Listed entries –
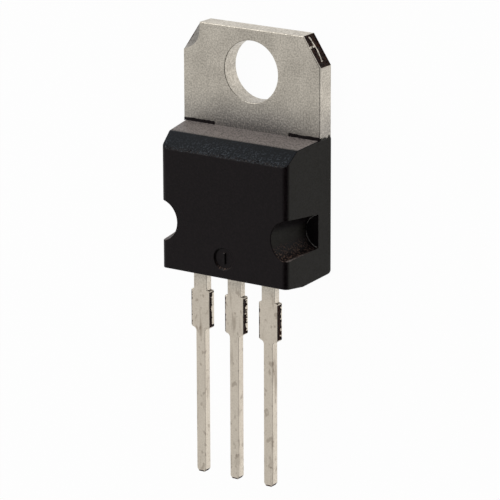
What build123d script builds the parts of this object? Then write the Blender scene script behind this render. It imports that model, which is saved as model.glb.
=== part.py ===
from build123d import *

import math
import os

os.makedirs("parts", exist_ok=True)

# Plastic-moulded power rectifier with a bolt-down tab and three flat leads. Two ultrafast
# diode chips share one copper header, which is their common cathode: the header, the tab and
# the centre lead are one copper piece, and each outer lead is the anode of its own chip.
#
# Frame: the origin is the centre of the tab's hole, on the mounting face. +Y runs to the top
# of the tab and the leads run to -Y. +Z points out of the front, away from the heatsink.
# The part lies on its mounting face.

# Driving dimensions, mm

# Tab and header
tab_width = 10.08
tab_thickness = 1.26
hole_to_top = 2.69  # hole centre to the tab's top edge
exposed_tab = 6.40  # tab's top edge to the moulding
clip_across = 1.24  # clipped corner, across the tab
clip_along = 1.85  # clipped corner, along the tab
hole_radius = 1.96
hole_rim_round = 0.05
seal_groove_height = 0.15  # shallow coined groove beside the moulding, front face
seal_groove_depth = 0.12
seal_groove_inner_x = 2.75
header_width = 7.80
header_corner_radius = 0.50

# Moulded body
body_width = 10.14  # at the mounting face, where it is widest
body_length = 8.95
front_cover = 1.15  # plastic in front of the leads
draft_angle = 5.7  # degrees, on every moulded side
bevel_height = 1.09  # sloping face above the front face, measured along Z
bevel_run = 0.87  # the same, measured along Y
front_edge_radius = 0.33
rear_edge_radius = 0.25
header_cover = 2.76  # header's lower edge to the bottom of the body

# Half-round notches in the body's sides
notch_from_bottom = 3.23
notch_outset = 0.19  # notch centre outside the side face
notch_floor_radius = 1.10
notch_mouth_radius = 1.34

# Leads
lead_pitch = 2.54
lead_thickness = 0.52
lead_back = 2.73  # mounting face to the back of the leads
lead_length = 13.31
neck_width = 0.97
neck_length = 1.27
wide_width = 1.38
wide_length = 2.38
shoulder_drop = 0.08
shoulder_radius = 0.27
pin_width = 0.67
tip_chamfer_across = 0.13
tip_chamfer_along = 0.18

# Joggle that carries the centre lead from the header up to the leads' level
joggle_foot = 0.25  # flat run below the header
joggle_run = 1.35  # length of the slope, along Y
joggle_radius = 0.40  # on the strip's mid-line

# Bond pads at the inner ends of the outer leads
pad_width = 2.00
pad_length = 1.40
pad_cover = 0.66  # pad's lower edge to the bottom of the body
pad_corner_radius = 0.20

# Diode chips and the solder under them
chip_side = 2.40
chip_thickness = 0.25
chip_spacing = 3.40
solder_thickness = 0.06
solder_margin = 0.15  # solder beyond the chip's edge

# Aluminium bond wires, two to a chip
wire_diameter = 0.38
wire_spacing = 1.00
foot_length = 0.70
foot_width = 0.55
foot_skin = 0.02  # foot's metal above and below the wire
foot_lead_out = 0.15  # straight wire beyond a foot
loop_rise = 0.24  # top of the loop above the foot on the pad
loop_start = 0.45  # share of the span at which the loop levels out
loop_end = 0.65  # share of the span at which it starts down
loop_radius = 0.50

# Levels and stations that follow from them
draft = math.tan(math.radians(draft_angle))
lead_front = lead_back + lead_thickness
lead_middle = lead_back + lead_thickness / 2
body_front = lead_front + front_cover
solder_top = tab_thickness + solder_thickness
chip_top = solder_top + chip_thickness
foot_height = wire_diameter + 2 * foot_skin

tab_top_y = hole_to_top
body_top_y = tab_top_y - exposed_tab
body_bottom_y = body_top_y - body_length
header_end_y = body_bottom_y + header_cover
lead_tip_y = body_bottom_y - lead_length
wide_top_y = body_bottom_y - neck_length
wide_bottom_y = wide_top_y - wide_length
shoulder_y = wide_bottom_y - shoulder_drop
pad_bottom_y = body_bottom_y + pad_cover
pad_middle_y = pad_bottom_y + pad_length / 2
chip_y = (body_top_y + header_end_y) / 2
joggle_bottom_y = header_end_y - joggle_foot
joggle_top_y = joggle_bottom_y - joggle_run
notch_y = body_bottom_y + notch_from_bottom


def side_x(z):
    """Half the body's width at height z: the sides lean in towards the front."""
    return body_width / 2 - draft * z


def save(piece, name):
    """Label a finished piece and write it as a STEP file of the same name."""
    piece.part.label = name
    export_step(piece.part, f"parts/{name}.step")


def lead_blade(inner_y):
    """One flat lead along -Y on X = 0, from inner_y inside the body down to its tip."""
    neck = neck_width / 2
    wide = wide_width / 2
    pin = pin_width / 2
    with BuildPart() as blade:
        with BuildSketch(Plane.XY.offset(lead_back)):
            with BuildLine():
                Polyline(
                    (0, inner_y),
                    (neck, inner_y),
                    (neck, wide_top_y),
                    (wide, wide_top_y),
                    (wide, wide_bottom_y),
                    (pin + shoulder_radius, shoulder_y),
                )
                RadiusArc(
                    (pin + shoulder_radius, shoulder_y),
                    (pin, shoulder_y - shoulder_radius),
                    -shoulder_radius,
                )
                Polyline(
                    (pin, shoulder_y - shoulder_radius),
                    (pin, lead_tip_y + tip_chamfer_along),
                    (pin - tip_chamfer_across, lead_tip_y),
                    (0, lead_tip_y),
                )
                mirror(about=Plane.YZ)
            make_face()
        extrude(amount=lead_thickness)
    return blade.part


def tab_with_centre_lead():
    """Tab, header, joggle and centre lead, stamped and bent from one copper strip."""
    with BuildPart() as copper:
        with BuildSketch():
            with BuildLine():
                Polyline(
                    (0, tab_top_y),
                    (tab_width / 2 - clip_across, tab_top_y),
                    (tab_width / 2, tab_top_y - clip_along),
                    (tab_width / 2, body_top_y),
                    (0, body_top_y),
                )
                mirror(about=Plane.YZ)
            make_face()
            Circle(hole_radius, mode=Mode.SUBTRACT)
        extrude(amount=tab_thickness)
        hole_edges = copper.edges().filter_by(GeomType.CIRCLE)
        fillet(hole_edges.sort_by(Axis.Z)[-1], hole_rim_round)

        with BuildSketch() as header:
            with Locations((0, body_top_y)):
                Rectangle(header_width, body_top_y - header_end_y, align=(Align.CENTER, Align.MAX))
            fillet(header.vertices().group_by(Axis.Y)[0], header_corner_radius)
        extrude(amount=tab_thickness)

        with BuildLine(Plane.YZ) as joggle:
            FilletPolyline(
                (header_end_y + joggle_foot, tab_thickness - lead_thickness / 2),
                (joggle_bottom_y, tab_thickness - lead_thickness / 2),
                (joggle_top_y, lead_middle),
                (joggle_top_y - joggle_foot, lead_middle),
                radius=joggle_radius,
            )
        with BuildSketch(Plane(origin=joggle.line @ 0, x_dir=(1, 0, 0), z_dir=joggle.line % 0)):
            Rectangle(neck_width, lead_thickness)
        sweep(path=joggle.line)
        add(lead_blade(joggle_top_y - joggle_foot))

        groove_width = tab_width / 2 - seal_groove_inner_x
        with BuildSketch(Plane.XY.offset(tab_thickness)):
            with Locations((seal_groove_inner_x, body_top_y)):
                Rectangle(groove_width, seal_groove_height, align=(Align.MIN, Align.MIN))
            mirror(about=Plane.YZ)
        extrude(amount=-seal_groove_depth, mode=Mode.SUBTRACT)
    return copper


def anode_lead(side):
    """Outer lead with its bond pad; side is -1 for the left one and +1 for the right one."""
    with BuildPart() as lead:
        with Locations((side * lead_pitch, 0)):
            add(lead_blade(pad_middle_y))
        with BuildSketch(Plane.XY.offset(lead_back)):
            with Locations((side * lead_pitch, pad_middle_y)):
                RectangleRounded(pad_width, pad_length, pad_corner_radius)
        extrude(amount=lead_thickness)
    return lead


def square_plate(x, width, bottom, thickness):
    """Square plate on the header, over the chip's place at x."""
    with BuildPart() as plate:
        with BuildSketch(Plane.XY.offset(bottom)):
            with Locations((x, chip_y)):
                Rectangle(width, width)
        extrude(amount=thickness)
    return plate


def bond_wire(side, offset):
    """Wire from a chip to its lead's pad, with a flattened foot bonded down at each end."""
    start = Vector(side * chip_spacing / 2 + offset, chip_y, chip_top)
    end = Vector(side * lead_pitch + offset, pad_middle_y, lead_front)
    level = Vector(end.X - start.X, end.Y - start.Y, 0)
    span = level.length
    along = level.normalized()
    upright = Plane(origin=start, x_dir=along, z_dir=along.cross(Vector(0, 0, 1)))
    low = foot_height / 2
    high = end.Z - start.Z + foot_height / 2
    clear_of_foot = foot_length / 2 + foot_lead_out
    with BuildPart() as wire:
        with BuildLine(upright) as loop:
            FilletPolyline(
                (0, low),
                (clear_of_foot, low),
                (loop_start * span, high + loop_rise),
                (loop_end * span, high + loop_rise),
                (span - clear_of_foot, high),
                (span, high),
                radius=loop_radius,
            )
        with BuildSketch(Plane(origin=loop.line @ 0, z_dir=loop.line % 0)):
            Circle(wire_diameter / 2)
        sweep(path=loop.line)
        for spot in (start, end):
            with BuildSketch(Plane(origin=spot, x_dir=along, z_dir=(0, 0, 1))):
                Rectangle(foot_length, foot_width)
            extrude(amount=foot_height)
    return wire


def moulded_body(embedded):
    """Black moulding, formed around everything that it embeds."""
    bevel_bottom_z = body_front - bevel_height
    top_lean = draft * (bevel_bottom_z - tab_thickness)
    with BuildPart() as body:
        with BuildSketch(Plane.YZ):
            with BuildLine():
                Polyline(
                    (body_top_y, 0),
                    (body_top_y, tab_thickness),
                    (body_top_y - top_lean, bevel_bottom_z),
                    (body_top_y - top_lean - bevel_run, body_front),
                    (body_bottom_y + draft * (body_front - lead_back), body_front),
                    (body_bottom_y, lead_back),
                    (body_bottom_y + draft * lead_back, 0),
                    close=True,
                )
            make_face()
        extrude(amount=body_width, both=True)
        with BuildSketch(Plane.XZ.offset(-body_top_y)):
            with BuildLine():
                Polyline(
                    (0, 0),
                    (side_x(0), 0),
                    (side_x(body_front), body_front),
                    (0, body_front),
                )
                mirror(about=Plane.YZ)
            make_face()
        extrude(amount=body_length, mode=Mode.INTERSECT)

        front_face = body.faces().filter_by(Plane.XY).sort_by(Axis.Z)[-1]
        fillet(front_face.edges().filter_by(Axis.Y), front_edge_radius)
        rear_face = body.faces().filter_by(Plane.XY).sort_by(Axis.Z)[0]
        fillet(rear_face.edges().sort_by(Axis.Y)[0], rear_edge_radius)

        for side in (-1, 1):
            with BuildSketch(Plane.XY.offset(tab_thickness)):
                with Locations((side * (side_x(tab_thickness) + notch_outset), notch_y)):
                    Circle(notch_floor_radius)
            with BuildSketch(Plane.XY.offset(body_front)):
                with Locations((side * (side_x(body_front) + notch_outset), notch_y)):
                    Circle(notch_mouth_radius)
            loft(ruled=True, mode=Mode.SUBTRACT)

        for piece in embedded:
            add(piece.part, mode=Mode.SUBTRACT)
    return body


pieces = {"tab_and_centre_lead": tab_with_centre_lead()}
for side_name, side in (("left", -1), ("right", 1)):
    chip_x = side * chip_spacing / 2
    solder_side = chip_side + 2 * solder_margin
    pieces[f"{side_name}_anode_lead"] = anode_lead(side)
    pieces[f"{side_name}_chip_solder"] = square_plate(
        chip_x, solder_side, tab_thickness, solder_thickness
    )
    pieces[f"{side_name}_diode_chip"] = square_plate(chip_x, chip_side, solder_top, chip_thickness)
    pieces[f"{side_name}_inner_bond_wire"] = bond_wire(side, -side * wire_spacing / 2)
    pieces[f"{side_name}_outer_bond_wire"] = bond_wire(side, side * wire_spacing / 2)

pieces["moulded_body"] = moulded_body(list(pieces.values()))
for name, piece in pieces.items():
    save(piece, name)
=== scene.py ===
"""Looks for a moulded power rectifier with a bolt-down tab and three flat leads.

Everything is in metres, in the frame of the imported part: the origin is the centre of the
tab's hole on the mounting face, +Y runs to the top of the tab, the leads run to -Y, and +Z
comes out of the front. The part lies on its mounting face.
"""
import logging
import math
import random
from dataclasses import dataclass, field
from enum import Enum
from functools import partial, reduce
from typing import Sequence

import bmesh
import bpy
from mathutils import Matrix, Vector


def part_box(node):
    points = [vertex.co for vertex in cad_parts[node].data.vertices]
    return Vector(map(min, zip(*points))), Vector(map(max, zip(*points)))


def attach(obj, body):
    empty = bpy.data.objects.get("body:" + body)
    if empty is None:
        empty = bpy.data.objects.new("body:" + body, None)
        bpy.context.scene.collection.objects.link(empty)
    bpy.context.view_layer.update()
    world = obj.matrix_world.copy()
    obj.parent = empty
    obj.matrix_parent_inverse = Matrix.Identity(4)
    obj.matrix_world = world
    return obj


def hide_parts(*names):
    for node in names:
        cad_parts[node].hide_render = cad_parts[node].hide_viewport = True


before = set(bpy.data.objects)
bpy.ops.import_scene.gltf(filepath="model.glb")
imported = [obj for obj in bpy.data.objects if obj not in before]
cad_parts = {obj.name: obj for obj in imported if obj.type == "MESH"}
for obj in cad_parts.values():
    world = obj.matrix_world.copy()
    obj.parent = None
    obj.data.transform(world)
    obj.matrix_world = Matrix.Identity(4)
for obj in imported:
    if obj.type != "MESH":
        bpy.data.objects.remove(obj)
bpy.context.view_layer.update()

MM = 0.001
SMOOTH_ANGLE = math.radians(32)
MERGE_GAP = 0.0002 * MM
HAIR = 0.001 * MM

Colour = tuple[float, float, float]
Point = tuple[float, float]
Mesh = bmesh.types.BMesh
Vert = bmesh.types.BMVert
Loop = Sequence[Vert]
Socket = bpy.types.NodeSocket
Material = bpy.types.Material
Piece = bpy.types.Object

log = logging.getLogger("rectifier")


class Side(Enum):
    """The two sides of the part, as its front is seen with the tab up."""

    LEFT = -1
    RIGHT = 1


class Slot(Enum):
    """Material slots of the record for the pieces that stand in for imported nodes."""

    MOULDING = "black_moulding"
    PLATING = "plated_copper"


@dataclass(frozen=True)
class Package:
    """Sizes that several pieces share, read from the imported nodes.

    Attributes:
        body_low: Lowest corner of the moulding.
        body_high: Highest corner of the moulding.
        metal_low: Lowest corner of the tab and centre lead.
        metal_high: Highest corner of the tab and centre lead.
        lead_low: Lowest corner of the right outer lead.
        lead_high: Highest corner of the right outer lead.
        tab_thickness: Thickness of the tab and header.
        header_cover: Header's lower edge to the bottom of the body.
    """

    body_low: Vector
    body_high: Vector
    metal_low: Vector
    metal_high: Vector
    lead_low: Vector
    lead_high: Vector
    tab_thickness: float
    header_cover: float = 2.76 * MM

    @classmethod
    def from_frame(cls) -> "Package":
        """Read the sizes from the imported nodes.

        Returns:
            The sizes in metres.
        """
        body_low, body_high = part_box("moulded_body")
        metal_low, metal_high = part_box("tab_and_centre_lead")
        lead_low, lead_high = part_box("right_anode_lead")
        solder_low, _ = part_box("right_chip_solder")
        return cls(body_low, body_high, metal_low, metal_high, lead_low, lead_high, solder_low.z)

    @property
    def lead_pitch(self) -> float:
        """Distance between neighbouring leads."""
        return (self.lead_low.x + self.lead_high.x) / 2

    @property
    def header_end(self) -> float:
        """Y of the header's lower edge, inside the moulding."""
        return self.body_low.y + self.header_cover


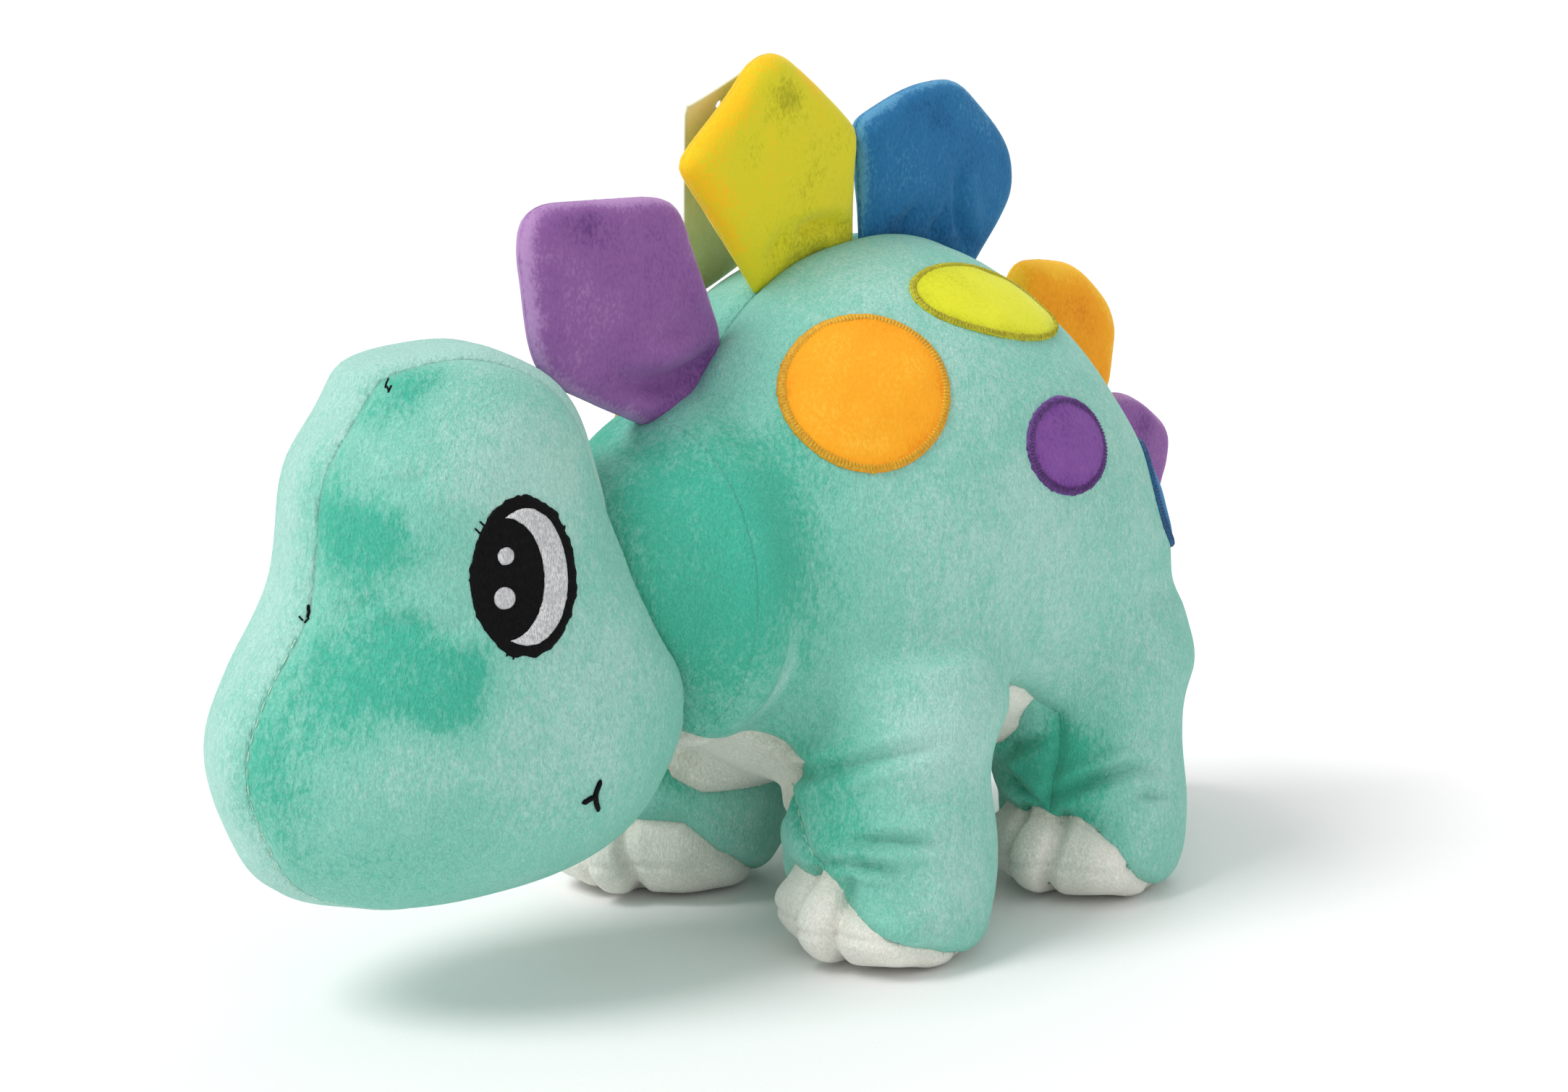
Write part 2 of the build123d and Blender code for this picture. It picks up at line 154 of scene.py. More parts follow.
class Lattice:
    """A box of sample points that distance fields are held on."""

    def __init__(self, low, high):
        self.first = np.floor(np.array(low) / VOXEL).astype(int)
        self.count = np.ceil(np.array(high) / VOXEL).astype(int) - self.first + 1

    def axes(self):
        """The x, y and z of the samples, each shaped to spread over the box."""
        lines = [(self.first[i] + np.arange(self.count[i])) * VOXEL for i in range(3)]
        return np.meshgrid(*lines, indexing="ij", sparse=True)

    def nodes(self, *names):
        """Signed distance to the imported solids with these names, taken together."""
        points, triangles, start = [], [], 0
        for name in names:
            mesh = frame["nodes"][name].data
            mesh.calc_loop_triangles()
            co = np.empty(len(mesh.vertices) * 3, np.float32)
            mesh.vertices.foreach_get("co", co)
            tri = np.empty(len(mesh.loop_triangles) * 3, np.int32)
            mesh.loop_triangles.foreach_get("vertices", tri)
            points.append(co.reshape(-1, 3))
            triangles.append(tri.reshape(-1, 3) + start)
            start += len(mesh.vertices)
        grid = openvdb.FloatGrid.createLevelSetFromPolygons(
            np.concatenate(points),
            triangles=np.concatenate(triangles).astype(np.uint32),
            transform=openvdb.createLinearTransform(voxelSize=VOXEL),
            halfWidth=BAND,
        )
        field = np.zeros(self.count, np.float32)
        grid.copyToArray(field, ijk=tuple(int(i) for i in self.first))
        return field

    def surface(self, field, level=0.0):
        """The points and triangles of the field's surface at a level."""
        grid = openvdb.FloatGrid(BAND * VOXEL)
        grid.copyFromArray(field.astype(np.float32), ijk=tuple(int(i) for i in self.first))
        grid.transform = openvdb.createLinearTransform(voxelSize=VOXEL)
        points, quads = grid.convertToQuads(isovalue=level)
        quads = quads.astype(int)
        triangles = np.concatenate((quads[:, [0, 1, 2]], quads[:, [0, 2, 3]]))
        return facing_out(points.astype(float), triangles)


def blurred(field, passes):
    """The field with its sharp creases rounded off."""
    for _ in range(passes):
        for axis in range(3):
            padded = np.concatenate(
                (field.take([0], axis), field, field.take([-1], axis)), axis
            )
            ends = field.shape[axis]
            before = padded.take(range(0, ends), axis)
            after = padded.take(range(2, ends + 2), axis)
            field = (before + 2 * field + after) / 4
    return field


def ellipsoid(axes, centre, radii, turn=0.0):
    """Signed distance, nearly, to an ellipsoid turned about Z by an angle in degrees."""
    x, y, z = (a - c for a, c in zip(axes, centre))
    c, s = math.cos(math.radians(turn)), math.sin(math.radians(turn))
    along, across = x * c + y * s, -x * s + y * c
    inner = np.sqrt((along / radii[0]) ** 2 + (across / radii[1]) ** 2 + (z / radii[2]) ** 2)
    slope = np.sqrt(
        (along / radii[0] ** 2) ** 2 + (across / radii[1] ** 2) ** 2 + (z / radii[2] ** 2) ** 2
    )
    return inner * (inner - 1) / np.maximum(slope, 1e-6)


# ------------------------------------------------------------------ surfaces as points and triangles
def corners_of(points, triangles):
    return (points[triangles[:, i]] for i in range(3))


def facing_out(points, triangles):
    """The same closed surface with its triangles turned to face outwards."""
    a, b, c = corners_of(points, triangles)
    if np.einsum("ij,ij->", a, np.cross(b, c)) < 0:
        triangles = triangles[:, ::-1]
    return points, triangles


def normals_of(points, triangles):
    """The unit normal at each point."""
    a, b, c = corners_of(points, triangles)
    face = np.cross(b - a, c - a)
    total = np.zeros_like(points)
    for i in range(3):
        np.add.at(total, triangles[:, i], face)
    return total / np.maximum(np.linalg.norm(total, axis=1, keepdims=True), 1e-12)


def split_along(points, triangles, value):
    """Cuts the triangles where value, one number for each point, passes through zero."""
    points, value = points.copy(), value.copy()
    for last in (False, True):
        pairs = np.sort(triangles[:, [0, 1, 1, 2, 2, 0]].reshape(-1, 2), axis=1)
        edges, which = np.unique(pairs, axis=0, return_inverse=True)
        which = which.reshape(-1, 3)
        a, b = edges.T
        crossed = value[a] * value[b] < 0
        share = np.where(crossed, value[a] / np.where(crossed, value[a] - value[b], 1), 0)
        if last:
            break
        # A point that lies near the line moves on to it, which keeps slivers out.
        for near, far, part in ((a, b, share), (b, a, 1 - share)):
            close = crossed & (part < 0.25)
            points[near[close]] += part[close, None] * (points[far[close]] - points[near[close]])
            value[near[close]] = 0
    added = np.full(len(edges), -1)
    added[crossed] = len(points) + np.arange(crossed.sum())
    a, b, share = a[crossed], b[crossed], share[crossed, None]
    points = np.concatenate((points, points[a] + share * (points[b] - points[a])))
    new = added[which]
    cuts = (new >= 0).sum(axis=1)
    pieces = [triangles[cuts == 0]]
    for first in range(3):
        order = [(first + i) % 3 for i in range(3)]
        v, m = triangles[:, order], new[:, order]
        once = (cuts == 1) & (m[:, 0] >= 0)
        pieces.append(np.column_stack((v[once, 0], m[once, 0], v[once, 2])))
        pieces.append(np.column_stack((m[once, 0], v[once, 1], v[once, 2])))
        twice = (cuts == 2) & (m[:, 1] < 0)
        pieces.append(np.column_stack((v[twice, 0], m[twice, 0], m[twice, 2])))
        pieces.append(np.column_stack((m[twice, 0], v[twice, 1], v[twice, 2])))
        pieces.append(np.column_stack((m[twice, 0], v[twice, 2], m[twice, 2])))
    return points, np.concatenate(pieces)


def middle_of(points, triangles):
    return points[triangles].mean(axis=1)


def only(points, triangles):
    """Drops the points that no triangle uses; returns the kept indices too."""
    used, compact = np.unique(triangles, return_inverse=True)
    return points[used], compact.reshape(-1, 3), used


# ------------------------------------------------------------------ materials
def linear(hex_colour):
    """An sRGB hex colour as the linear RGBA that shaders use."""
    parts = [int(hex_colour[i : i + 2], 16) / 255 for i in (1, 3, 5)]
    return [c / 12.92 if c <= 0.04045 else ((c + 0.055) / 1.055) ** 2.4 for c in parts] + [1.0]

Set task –
Extract exactly and only the lines above from the line containing "chip_side, solder_top, chip_thickness)" through the line containing "for a moulded", both end lines included.

Solution to this problem –
    pieces[f"{side_name}_diode_chip"] = square_plate(chip_x, chip_side, solder_top, chip_thickness)
    pieces[f"{side_name}_inner_bond_wire"] = bond_wire(side, -side * wire_spacing / 2)
    pieces[f"{side_name}_outer_bond_wire"] = bond_wire(side, side * wire_spacing / 2)

pieces["moulded_body"] = moulded_body(list(pieces.values()))
for name, piece in pieces.items():
    save(piece, name)
=== scene.py ===
"""Looks for a moulded power rectifier with a bolt-down tab and three flat leads.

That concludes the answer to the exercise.